How to prove, that $e^x$ is uniformly continuous if $x$ is negative?

Question

How can one show with only elementary mathematics, that $e^x$ is a uniformly continuous function on $(-\infty;0]$ I started with $\mid e^x-e^y \mid$, knowing that I assume , that $\mid x-y \mid<\delta$, but I see no connection between $\mid e^x-e^y\mid and \mid x-y\mid $ Should I assume, that $y<x$ and try to estimate something?
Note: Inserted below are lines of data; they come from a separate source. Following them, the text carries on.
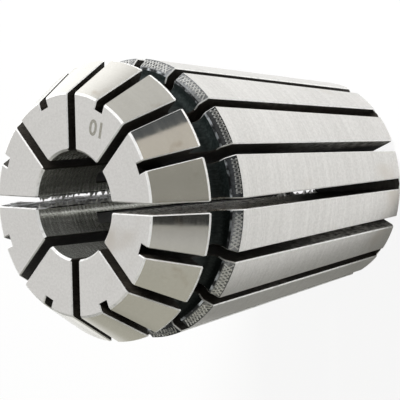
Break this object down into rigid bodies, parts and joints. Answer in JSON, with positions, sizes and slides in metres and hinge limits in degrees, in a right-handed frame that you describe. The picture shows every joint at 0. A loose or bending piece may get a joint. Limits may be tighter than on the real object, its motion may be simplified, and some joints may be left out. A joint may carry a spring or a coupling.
{
  "type": "er collet",
  "caption": "Slit spring collet with a long 8 degree taper, extraction groove and 30 degree nose cone; clamps a 9 to 10 mm round shank in a tool holder.",
  "frame": {"origin": "centre of the small rear face, on the collet's axis", "axes": "+Z along the axis from the small rear end to the nose; the collet stands on its rear face. +X through the middle of one of the eight slits that open at the nose"},
  "size_m": [0.026, 0.026, 0.034],
  "materials": {
    "ground_steel": "hardened spring steel: bright ground face, nose cone and long taper; dark as-hardened slits and groove; honed grey bore"
  },
  "bodies": {
    "root": {"collet": "ground_steel"}
  },
  "joints": []
}
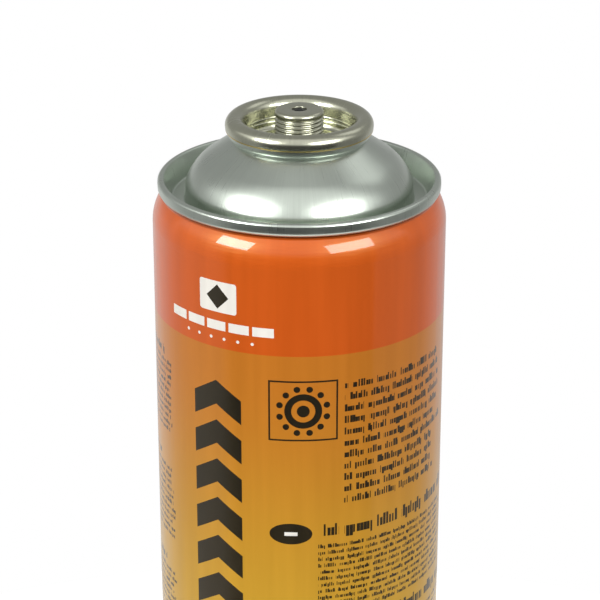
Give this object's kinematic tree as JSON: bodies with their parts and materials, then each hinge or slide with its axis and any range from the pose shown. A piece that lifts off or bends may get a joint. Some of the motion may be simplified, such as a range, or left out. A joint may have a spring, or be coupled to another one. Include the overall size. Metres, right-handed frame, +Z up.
{
  "type": "fuel canister",
  "caption": "Tall cylindrical tinplate gas canister with a necked, printed body, drawn dome top, crimped valve cup and a threaded boss for a burner or torch.",
  "frame": {"origin": "middle of the bottom rim, at the height of the face that it stands on", "axes": "+Z up along the can's axis to the threaded boss, -Y towards the front of the printed label, +X to the right seen from the front"},
  "size_m": [0.0654, 0.0654, 0.27],
  "materials": {
    "printed_tinplate": "glossy lacquer over orange and amber print",
    "satin_tinplate": "satin tinplate, fine streaks round the axis",
    "cup_tinplate": "satin, slightly warm lacquered tinplate",
    "gasket_rubber": "matt straw coloured rubber",
    "seal_rubber": "matt black rubber"
  },
  "bodies": {
    "root": {"can_body": "printed_tinplate", "bottom_end": "satin_tinplate", "top_dome": "satin_tinplate", "cup_gasket": "gasket_rubber", "valve_cup": "cup_tinplate", "valve_seal": "seal_rubber"}
  },
  "joints": []
}
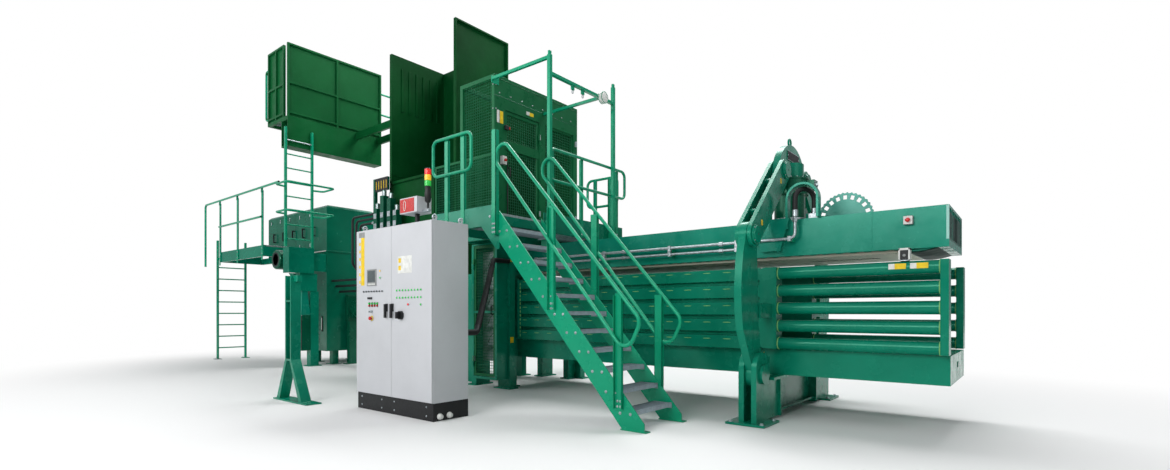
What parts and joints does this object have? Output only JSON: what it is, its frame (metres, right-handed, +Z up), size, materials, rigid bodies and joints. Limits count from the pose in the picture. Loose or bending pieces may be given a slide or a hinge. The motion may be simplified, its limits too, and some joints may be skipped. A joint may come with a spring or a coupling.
{
  "type": "horizontal channel baler",
  "caption": "Horizontal channel baler with feed hopper, tying cage, squeeze yoke over the outlet channel, stairs, control cabinet and power pack",
  "frame": {"origin": "on the floor midway between the two feet of the squeeze yoke, on the channel's centre line", "axes": "+X along the channel towards the bale outlet, +Y to the far side, +Z up"},
  "size_m": [16.306, 6.08, 6.96],
  "materials": {
    "green_paint": "teal green machine paint, slightly worn",
    "lid_green": "paler teal paint with dusty patches",
    "dark_green": "dark green machine paint",
    "hopper_green": "dark green paint, matt",
    "rail_green": "bright teal green tube paint",
    "galvanised": "galvanised steel",
    "pin_steel": "bare steel",
    "cabinet_grey": "light grey powder coat",
    "black_plastic": "black plastic",
    "red_plastic": "red plastic",
    "black_rubber": "black hose and painted pipe"
  },
  "bodies": {
    "machine": {"base_beam": "green_paint", "yoke_stand": "green_paint", "yoke_lower_pins": "pin_steel", "press_chamber": "hopper_green", "main_cylinder": "green_paint", "tying_frame": "green_paint", "wire_tensioners": "galvanised", "hopper_rear_panel": "hopper_green", "hopper_front_panel": "hopper_green", "hopper_side_walls": "hopper_green", "guard_cage": "green_paint", "cage_mesh": "galvanised", "platform_frame": "green_paint", "floor_gratings": "galvanised", "handrails": "rail_green", "lamp_gallows": "galvanised", "stair_stringers": "rail_green", "stair_treads": "galvanised", "cabinet_shell": "cabinet_grey", "signal_mast": "red_plastic", "cabinet_conduit": "galvanised", "cable_stand": "green_paint", "oil_tank": "hopper_green", "pump_enclosure": "hopper_green", "pump_motor": "dark_green", "drive_box": "dark_green", "oil_cooler": "black_plastic", "valve_stack": "pin_steel", "hydraulic_pipes": "black_rubber", "service_deck": "hopper_green", "ladders": "hopper_green", "gallery": "hopper_green"},
    "lid": {"press_lid": "lid_green", "lid_pipes": "pin_steel", "lid_hoses": "black_rubber"},
    "lid_stop_button": {"stop_button_lid": "red_plastic"},
    "wall_near": {"side_wall_near": "green_paint", "outlet_switch_box": "black_plastic"},
    "wall_far": {"side_wall_far": "green_paint"},
    "arm_near": {"yoke_arm_near": "green_paint"},
    "arm_far": {"yoke_arm_far": "green_paint"},
    "links_near": {"yoke_links_near": "green_paint"},
    "links_far": {"yoke_links_far": "green_paint"},
    "head": {"squeeze_head": "green_paint", "squeeze_barrel": "dark_green"},
    "rod": {"squeeze_rod": "pin_steel"},
    "wheel_swing": {"wheel_arm": "galvanised"},
    "wheel": {"measuring_wheel": "galvanised"},
    "ram": {"press_ram": "pin_steel"},
    "needles": {"needle_carriage": "pin_steel"},
    "tying_guard": {"tying_door": "green_paint"},
    "cage_gate": {"cage_door": "green_paint"},
    "cage_stop_button": {"stop_button_cage": "red_plastic"},
    "left_door": {"cabinet_door_left": "cabinet_grey"},
    "right_door": {"cabinet_door_right": "cabinet_grey"},
    "cabinet_stop_button": {"stop_button_cabinet": "red_plastic"},
    "key": {"key_switch": "black_plastic"},
    "left_handle": {"handle_left": "black_plastic"},
    "right_handle": {"handle_right": "black_plastic"},
    "power_switch": {"main_switch": "black_plastic"}
  },
  "joints": [
    {"name": "lid_press", "type": "hinge", "parent": "machine", "child": "lid", "pos_m": [-4.055, 0, 2.035], "axis": [0, 1, 0], "range_deg": [0, 0.848]},
    {"name": "lid_stop_press", "type": "slide", "parent": "lid", "child": "lid_stop_button", "axis": [0, 1, 0], "range_m": [0, 0.006], "stiffness_N_per_m": 800},
    {"name": "wall_near_press", "type": "hinge", "parent": "machine", "child": "wall_near", "pos_m": [-4.085, -0.69, 1.2], "axis": [0, 0, 1], "range_deg": [0, 0.33]},
    {"name": "wall_far_press", "type": "hinge", "parent": "machine", "child": "wall_far", "pos_m": [-4.085, 0.69, 1.2], "axis": [0, 0, -1], "range_deg": [0, 0.33]},
    {"name": "arm_near_swing", "type": "hinge", "parent": "machine", "child": "arm_near", "pos_m": [0, -1.12, 0.525], "axis": [-1, 0, 0], "range_deg": [0, 2.01]},
    {"name": "arm_far_swing", "type": "hinge", "parent": "machine", "child": "arm_far", "pos_m": [0, 1.12, 0.525], "axis": [1, 0, 0], "range_deg": [0, 2.01]},
    {"name": "links_near_swing", "type": "hinge", "parent": "arm_near", "child": "links_near", "pos_m": [0, -1.29, 2.01], "axis": [1, 0, 0], "range_deg": [0, 5.6]},
    {"name": "links_far_swing", "type": "hinge", "parent": "arm_far", "child": "links_far", "pos_m": [0, 1.29, 2.01], "axis": [-1, 0, 0], "range_deg": [0, 5.6]},
    {"name": "head_lift", "type": "slide", "parent": "machine", "child": "head", "axis": [0, 0, 1], "range_m": [0, 0.0616]},
    {"name": "rod_stroke", "type": "slide", "parent": "head", "child": "rod", "axis": [0, 0, -1], "range_m": [0, 0.122]},
    {"name": "wheel_swing_down", "type": "hinge", "parent": "lid", "child": "wheel_swing", "pos_m": [0.285, 0, 2.33], "axis": [0, 1, 0], "range_deg": [0, 30]},
    {"name": "wheel_spin", "type": "hinge", "parent": "wheel_swing", "child": "wheel", "pos_m": [0.644, 0, 2.276], "axis": [0, 1, 0], "continuous": true},
    {"name": "ram_stroke", "type": "slide", "parent": "machine", "child": "ram", "axis": [1, 0, 0], "range_m": [0, 2]},
    {"name": "needle_stroke", "type": "slide", "parent": "machine", "child": "needles", "axis": [0, -1, 0], "range_m": [0, 1.3]},
    {"name": "tying_door_open", "type": "hinge", "parent": "machine", "child": "tying_guard", "pos_m": [-4.582, -1.162, 1.2], "axis": [0, 0, -1], "range_deg": [0, 100]},
    {"name": "cage_door_open", "type": "hinge", "parent": "machine", "child": "cage_gate", "pos_m": [-3.728, -0.532, 3.3], "axis": [0, 0, 1], "range_deg": [0, 95]},
    {"name": "cage_stop_press", "type": "slide", "parent": "machine", "child": "cage_stop_button", "axis": [-1, 0, 0], "range_m": [0, 0.006], "stiffness_N_per_m": 800},
    {"name": "left_door_open", "type": "hinge", "parent": "machine", "child": "left_door", "pos_m": [-4.255, -3.31, 1.2], "axis": [0, 0, -1], "range_deg": [0, 110]},
    {"name": "right_door_open", "type": "hinge", "parent": "machine", "child": "right_door", "pos_m": [-2.715, -3.31, 1.2], "axis": [0, 0, 1], "range_deg": [0, 110]},
    {"name": "cabinet_stop_press", "type": "slide", "parent": "left_door", "child": "cabinet_stop_button", "axis": [0, 1, 0], "range_m": [0, 0.006], "stiffness_N_per_m": 800},
    {"name": "key_turn", "type": "hinge", "parent": "left_door", "child": "key", "pos_m": [-3.896, -3.33, 1.199], "axis": [0, -1, 0], "range_deg": [0, 90]},
    {"name": "left_handle_turn", "type": "hinge", "parent": "left_door", "child": "left_handle", "pos_m": [-3.575, -3.33, 1.27], "axis": [0, 1, 0], "range_deg": [0, 90]},
    {"name": "right_handle_turn", "type": "hinge", "parent": "right_door", "child": "right_handle", "pos_m": [-3.455, -3.33, 1.27], "axis": [0, -1, 0], "range_deg": [0, 90]},
    {"name": "power_switch_turn", "type": "hinge", "parent": "right_door", "child": "power_switch", "pos_m": [-3.283, -3.33, 1.158], "axis": [0, -1, 0], "range_deg": [0, 90]}
  ],
  "couplings": [
    {"joint": "wall_near_press", "follows": "lid_press", "ratio": 0.384},
    {"joint": "wall_far_press", "follows": "lid_press", "ratio": 0.384},
    {"joint": "arm_near_swing", "follows": "lid_press", "ratio": 2.358},
    {"joint": "arm_far_swing", "follows": "lid_press", "ratio": 2.358},
    {"joint": "links_near_swing", "follows": "lid_press", "ratio": 6.48},
    {"joint": "links_far_swing", "follows": "lid_press", "ratio": 6.48},
    {"joint": "head_lift", "follows": "lid_press", "m_per_rad": 4.15},
    {"joint": "rod_stroke", "follows": "lid_press", "m_per_rad": 8.2}
  ]
}
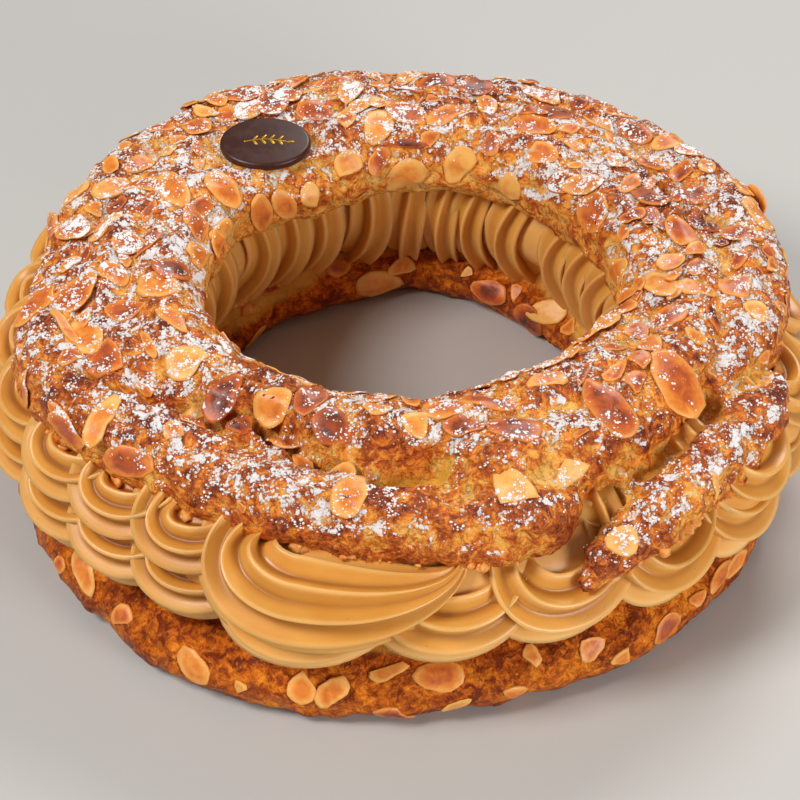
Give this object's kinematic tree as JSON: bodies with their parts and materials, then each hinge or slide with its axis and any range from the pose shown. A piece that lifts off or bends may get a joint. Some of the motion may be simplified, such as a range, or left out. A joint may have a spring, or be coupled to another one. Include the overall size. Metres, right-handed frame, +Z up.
{
  "type": "paris brest pastry",
  "caption": "Ring of baked choux pastry, split and filled with piped praline cream, with flaked almonds, icing sugar and a small chocolate disc.",
  "frame": {"origin": "on the table at the middle of the ring", "axes": "+Z up through the hole; -Y is the front, where the cut end of the lid's outer strand and its hanging flap are; +X to the right seen from the front"},
  "size_m": [0.241, 0.2372, 0.0743],
  "materials": {
    "base_crust": "matt browned choux crust",
    "praline_cream": "smooth satin praline buttercream",
    "lid_crust": "browned choux crust dusted with icing sugar",
    "dark_chocolate": "satin dark chocolate",
    "flaked_almond": "toasted flaked almond",
    "icing_sugar": "fine white powder"
  },
  "bodies": {
    "root": {"choux_base": "base_crust", "praline_cream": "praline_cream", "choux_lid": "lid_crust", "chocolate_plaque": "dark_chocolate"}
  },
  "joints": []
}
Thank you

Answer 1

If $x \leq 0$, then $e^{x}$ is uniformly continuous.

Note that for every $\epsilon > 0$ there exists $\delta >0$ such that

$$|e^{x}-e^{y}| = |e^{x}||e^{(y-x)}-1| \leq |e^{(y-x)}-1| < \epsilon,$$

when $|x-y| < \delta$ -- where $\delta$ does not depend on $x$ or $y$ because $e^{x}$ is continuous at $x=0$

Answer 2

You can easily show that f(x) is lipschitz-continuous on $(-\infty,0]$, i.e. there exists $L>0$ such that $|f(x)-f(y)|\leq L|x-y|$. Then u can choose $\delta:=\frac{\epsilon}{L}$ , where L is the "lipschitz-constant".

Answer 3

A sufficient condition for $f: A\subset\mathbb R \rightarrow \mathbb R$ differentiable to be uniformly-continuous is that $|f'(x)|<M< \infty$ in $A$. In this case, since $e^x$ is strictly-increasing, we have that $(e^x)'=e^x<1$ in $(-\infty, 0)$